Success came late on September 29, three years after Professor Ketterle started his search for this peculiar state of matter. The keys to the achievement were a special arrangement of laser beams to collect and cool the atoms and a unique magnetic "trap" that kept the atoms from escaping. Professor Ketterle developed the laser-arrangement technique in 1991 and 1992, working with Professor David E. Pritchard of physics and the RLE and collaborators.

The magnetic trap was recently developed by the Ketterle team. The group's paper (published in the November 27 issue of Physics Review Letters) says it "offers a superior combination of tight confinement and capture volume, and the attainment of unprecedented densities of cold atomic gases." The key to the new trap: a tightly focused laser that creates an "optical plug" which keeps atoms from spilling out of the trap. The result: a Bose condensate with about 500,000 sodium atoms, compared with the 2,000 rubidium atoms observed in the Colorado experiment and the estimated 100,000 lithium atoms in an experiment done late this summer at Rice University by a team led by Randall G. Hulet, also an MIT alumnus.

The three groups-MIT, Colorado and Rice-that have observed BEC in atomic gases this summer, all have used a combination of laser cooling and evaporative cooling, the latter method first demonstrated at MIT by Thomas J. Greytak, Harold F. Hess and Daniel Kleppner and their collaborators. They applied this method to atomic hydrogen and held the record for the closest approach to BEC until this summer. Dr. Kleppner is the Lester Wolfe Professor of Physics and associate director of the RLE, Professor Greytak is in the Department of Physics, and Dr. Hess is now at Bell Laboratories.

BEC is achieved by chilling a gas of atoms to such a low temperature that the normal motion of the atoms is suddenly halted and they lose individual identity and display uniform behavior as required by the rules of quantum mechanics.
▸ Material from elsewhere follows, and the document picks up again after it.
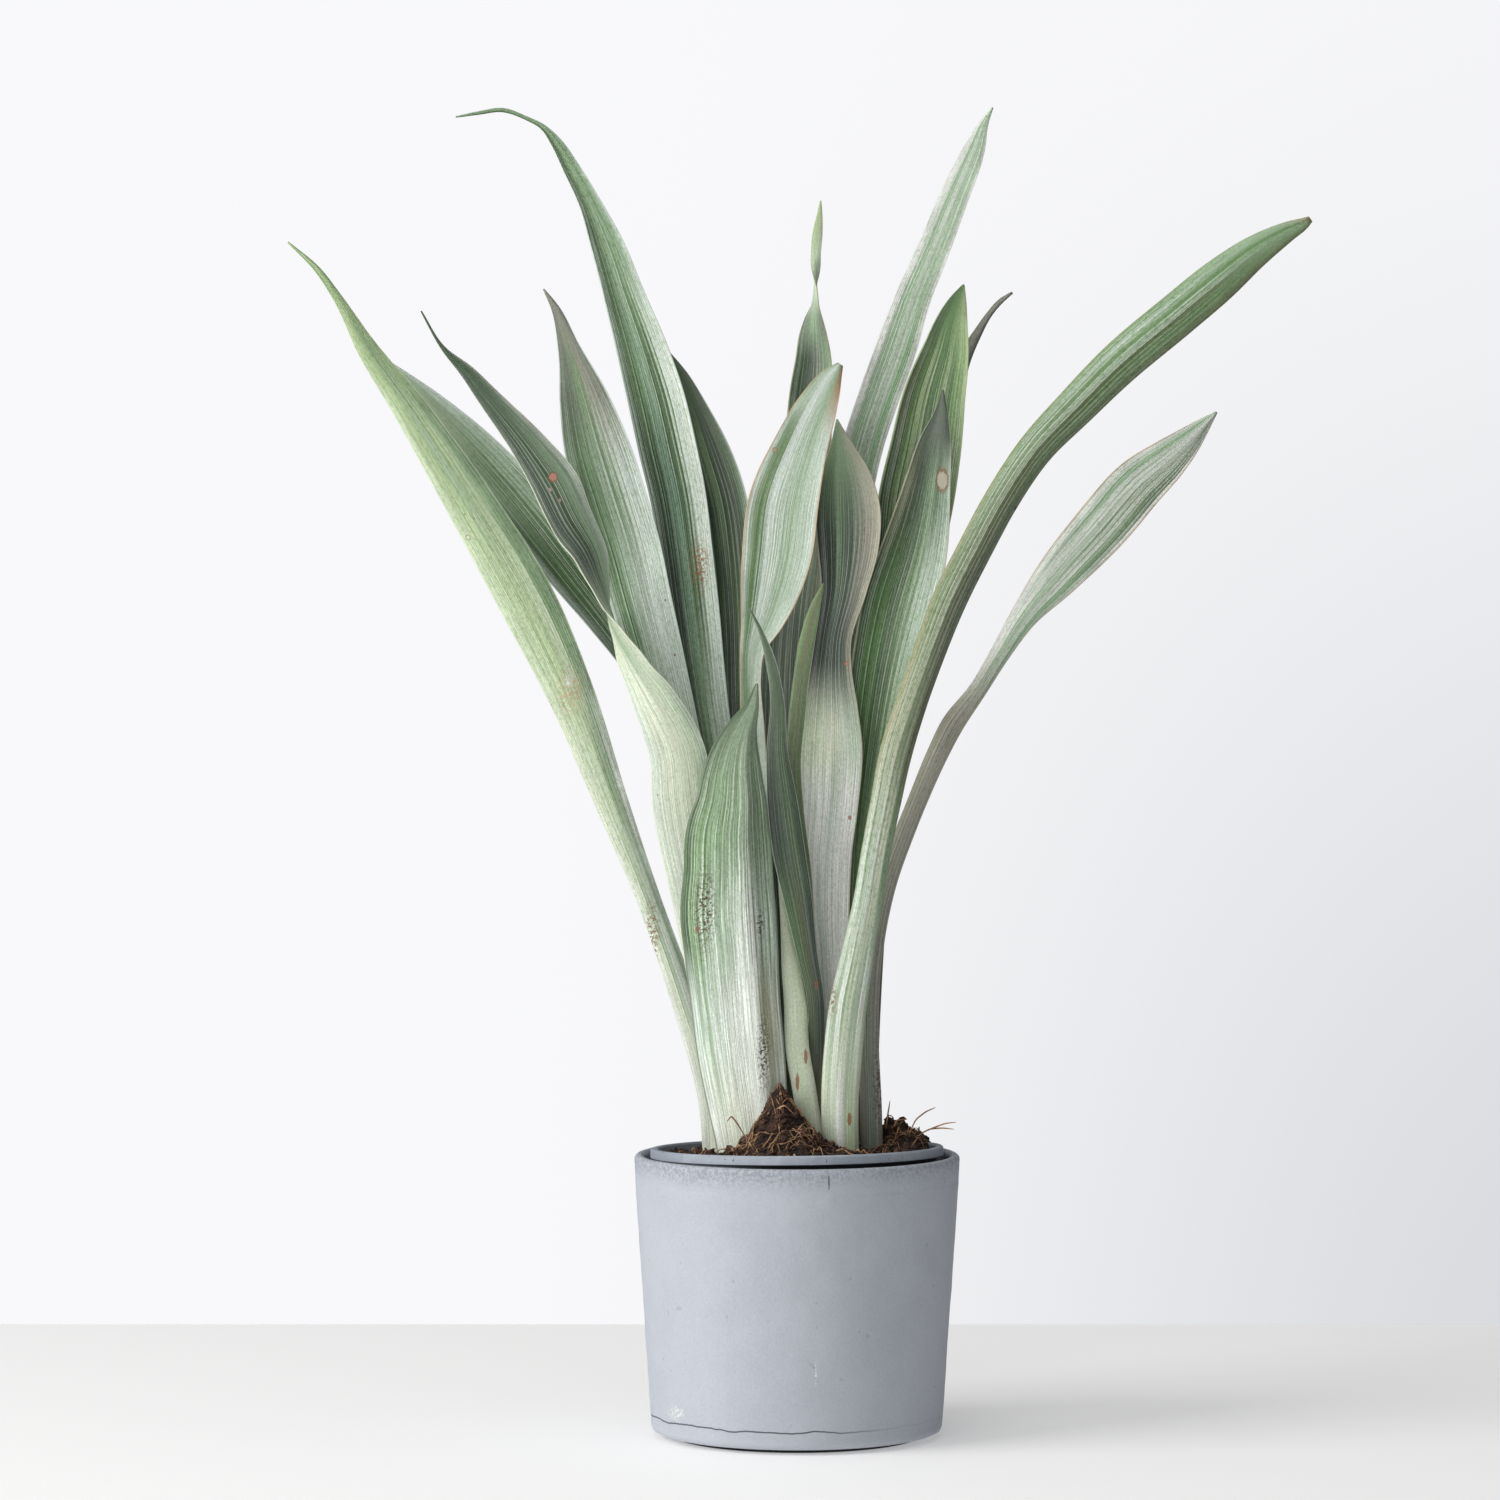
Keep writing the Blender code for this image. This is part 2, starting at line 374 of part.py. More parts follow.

Because of this, scientists believe they may be able to study quantum effects on the rather large scale of several hundredths of a millimeter (atoms are 10,000 times smaller).

In their paper, the MIT researchers said, "BEC is a ubiquitous phenomenon which plays significant roles in condensed matter, atomic, nuclear and elementary particle physics, as well as in astrophysics. The study of BEC in weakly interacting systems holds the promise of revealing new macroscopic quantum phenomena that can be understood from first principles, and may also advance our understanding of superconductivity and superfluidity in more complex systems."

In addition to Professor Ketterle, the authors of the Physics Review Letters paper are Kendall B. Davis (1995 MIT graduate), Marc O. Mewes (fifth-year graduate student), Michael R. Andrews (third-year graduate student), Klaasjan van Druten (postdoctoral associate), Dallin S. Durfee and Dan M. Kurn (both second-year graduate students).

Professor Wieman of Colorado studied under Professor Kleppner and received the SB from MIT in 1973, and Professor Cornell received the PhD from MIT in 1990 for work under Professor Pritchard. Professor Hulet, leader of the Rice team, received the PhD from MIT in 1984 for work under Professor Kleppner.

A version of this article appeared in MIT Tech Talk on November 29, 1995.